Conclusion and Next Steps
A structured Red Team vs. Blue Team exercise is a powerful tool for hardening your protocol's security posture. This guide has outlined the core components: defining objectives, assembling teams, planning the attack lifecycle, and establishing a feedback loop. The final step is to operationalize these learnings and build a continuous security culture.
The immediate next step is to conduct a formal post-mortem analysis with all participants. This session should be blameless and focus on systemic issues, not individual performance. Document every finding: successful exploits, detection gaps, and procedural failures. Convert these findings into actionable tickets in your project management system, categorized by severity and assigned to specific owners. For example, a finding like "Flash loan oracle manipulation was not detected" should lead to tasks for implementing price sanity checks or circuit breakers.
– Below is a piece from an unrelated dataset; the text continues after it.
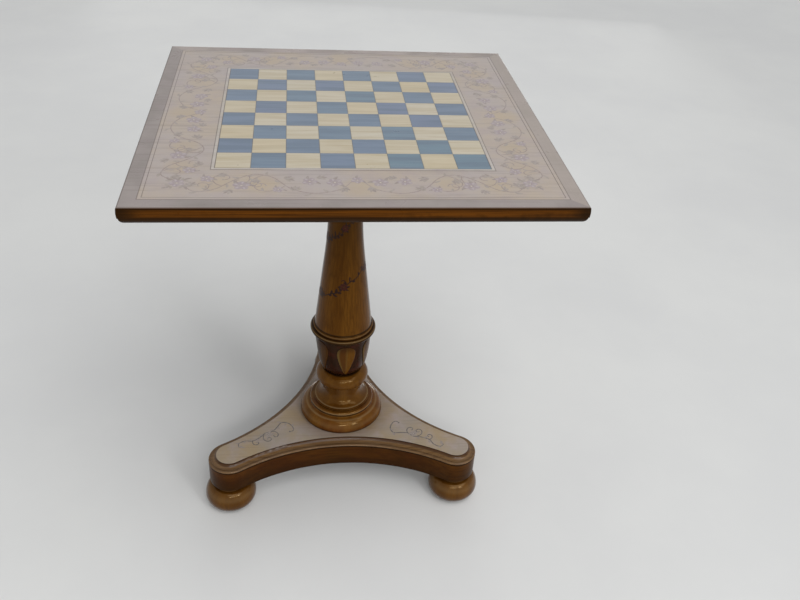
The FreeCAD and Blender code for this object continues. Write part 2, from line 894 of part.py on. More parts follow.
def make_plinth_top():
    """The painted board, with quirk, cove and bead worked round its edge."""
    thick = plinth_top_thickness
    pieces = [triform_face(plate_inset + moulding_band, plinth_top_base).extrude(Vector(0, 0, thick))]
    tip_section = moulding_outline(lambda inset: tip_radius - inset)
    hollow_section = moulding_outline(lambda inset: side_radius() + inset)
    for tip_angle in TIP_ANGLES:
        before = tangent_point(tip_angle, tip_angle - 60, 0)
        after = tangent_point(tip_angle, tip_angle + 60, 0)
        onward = tangent_point(tip_angle + 120, tip_angle + 60, 0)
        pieces.append(swept_edge(tip_section, polar(tip_centre_radius, tip_angle), before, after))
        pieces.append(swept_edge(hollow_section, side_centre(tip_angle + 60), onward, after))
    board = pieces[0].fuse(pieces[1:]).removeSplitter()
    bore = cylinder(rod_bore, thick, Vector(0, 0, plinth_top_base))
    save("plinth_top", board.cut(bore))


def foot_places():
    return [polar(foot_centre_radius, angle) for angle in TIP_ANGLES]


def make_plinth_body():
    """The thick three-sided block between the feet and the moulded board."""
    body = triform_face(0.0, plinth_body_base).extrude(Vector(0, 0, plinth_body_height))
    body = eased(body, plinth_body_easing, lambda edge: edge.BoundBox.ZMax < plinth_body_base + tiny)
    cuts = [
        cylinder(rod_bore, plinth_body_height, Vector(0, 0, plinth_body_base)),
        cylinder(nut_well_radius, nut_well_depth, Vector(0, 0, plinth_body_base)),
    ]
    for place in foot_places():
        place.z = plinth_body_base
        deep = foot_bolt_hold + foot_bolt_end_gap
        cuts.append(cylinder(foot_bolt_radius + foot_bolt_clearance, deep, place))
    save("plinth_body", body.cut(Part.makeCompound(cuts)))


# ------------------------------------------------------------------ bun feet
def bun_foot():
    neck_base = foot_height - foot_neck_height
    bore = foot_bolt_radius + foot_bolt_clearance
    bore_floor = foot_height - foot_bolt_hold - foot_bolt_end_gap
    outline = Outline(0, 0).line(foot_radius - foot_equator_height, 0)
    outline.leaving(90, foot_radius, foot_equator_height)
    outline.onward(foot_shoulder_radius, foot_shoulder_height)
    outline.onward(foot_neck_radius, neck_base)
    outline.bulge(foot_neck_radius, foot_height, -foot_neck_sag)
    outline.line(bore, foot_height)
    outline.line(bore, bore_floor)
    outline.line(0, bore_floor)
    return outline.turned()


def make_feet():
    """Three bun feet, and the hanger bolts that hold them to the plinth."""
    foot = bun_foot()
    bolt = cylinder(foot_bolt_radius, 2 * foot_bolt_hold, Vector(0, 0, foot_height - foot_bolt_hold))
    bolts = []
    for name, place in zip(("left", "right", "back"), foot_places()):
        save("bun_foot_" + name, moved(foot, place.x, place.y))
        bolts.append(moved(bolt, place.x, place.y))
    save("foot_bolts", *bolts)


# ------------------------------------------------------------------ the whole table
os.makedirs("parts", exist_ok=True)
make_squares()
make_frames()
make_edging()
make_core()
make_bearers()
make_bearer_screws()
make_block()
make_pivot_pins()
make_catch_plate()
make_catch_bolt()
make_catch_screws()
make_keeper()
make_column_base()
make_column_bulb()
make_petal_cup()
make_column_shaft()
make_tie_rod()
make_plinth_top()
make_plinth_body()
make_feet()
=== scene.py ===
"""Looks of the pedestal chess table: camera, light, painted ornament, petals and materials.

Metres, +Z up, origin on the floor at the column's axis, front of the board towards -Y.
"""
import math
import random

import bmesh
import bpy
from mathutils import Euler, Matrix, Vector


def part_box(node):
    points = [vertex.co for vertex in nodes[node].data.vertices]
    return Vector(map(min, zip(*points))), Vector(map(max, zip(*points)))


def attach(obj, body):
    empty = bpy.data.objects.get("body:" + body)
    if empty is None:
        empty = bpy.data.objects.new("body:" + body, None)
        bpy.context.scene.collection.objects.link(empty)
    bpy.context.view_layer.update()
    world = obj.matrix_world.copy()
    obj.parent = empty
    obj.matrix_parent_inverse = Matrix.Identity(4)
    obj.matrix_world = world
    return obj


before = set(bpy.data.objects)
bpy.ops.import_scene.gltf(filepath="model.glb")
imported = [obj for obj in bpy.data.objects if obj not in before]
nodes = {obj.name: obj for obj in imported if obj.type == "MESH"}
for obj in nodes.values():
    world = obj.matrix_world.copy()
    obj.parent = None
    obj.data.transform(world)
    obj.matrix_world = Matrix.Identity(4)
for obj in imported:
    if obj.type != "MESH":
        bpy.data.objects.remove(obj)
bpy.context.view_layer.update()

# ------------ camera, light and floor
# the photograph's view: place, turn in degrees, focal length and sensor width in millimetres
CAMERA_PLACE = (-0.0841, -1.2903, 1.2960)
CAMERA_TURN = (55.02, -3.33, -6.12)
CAMERA_LENS = 37.48
SENSOR_WIDTH = 36.0
FLOOR_SIZE = 30.0
FLOOR_DROP = 0.0005
# the sky as a light, and as the camera and reflections see it
SKY_COLOUR = (0.96, 0.98, 1.0, 1.0)
SKY_STRENGTH = 0.41
BACKDROP_STRENGTH = 0.62
# the sun's spread in degrees, and the way its light goes
SUN_STRENGTH = 1.22
SUN_SPREAD = 50.0
SUN_AIM = (-0.28, 0.36, -1.0)
# name, place, the point it faces, width and height, watts, and spread in degrees
SOFTBOXES = [
    ("back_softbox", (0.4, 3.4, 0.42), (0, 0, 0.5), (3.0, 0.8), 6, 60),
    ("front_softbox", (1.7, -2.4, 2.2), (0, 0, 0.3), (0.6, 0.9), 18, 180),
    ("strip_softbox", (0.2, -2.9, 2.1), (0, 0, 0.2), (1.3, 0.24), 20, 180),
]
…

To institutionalize security, integrate these exercises into your development lifecycle. Consider adopting a bug bounty program on platforms like Immunefi or Hats Finance to scale your Red Team efforts with external researchers. For the Blue Team, implement continuous monitoring tools such as Forta Network for on-chain anomaly detection or Tenderly for real-time transaction simulation and alerting. The goal is to shift security left, making it a continuous process rather than a periodic event.
Finally, measure your progress. Establish key security metrics (KPIs) to track over time, such as mean time to detect (MTTD) an attack, mean time to respond (MTTR), or the percentage of critical vulnerabilities discovered internally versus externally. Regularly scheduled exercises—quarterly for major protocol updates or biannually for established systems—ensure that security keeps pace with development. By treating security as an iterative, measurable discipline, you build more resilient and trustworthy decentralized systems.